宇宙弁護士も良かった。見た目は人間のようだったけれど、ロボットかサイボーグみたいな感じだと思う。ジュピターが女王陛下になるための手続きをするために、役所の部署をたらい回しにされるんですが、張り付いた笑顔がだんだん引き攣っていくのがおもしろかった。後ろで付き添いのケインがうんざりした顔をしているのも可愛かった。
ただ、その手続きは女王陛下自らがしなきゃいけないの?という疑問も残った。

ジュピターと弟タイタスの結婚式は目を見張るほど豪華だった。ドレスも綺麗で、会場も未来的でスタイリッシュ。大人数の客がいるけれど、「これは全員シムなんだよ。見栄えを良くするためにね」なんて、説明があってなるほどと思った。ただ、ストーリーに直接関係ないところだし、そんな詳しい説明はあってもなくてもどちらでも良い場面だった。個人的には深く知る事ができて、よりおもしろくなったシーンだけども。
設定や映像、全てに対してだと思うけれど、こだわるところと適当にしちゃうところの差が激しかった。

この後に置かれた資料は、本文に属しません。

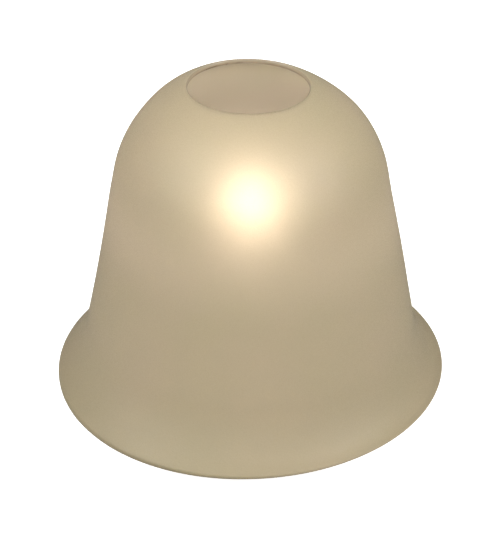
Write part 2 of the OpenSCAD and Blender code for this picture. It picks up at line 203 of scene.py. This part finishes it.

最初、家に強盗が押し入って父親が殺されてしまうのですが、あれはただの強盗だったのだろうか。父親はただの星好きの男だったのだろうか。いかにも訳ありっぽかったけれど、別に語られなかったから、何も謎はない普通の地球人なのだろうけど。

ジュピターは助けてもらったからケインを好きになるというのはわからなくもないけれど、ケインはなぜジュピターにひかれたのだろうか。それほど、運命の出会いってほどでも無かった。恋に落ちる瞬間も何も無かったので、どの瞬間にそうなったのかまったくわからない。

つめこみすぎて話運びが雑になっている部分もあるし、無くても良かったのではというシーンもあるし、丁寧でもっと細かく見たいと思う部分もあった。ペース配分やバランスがもったいなかった。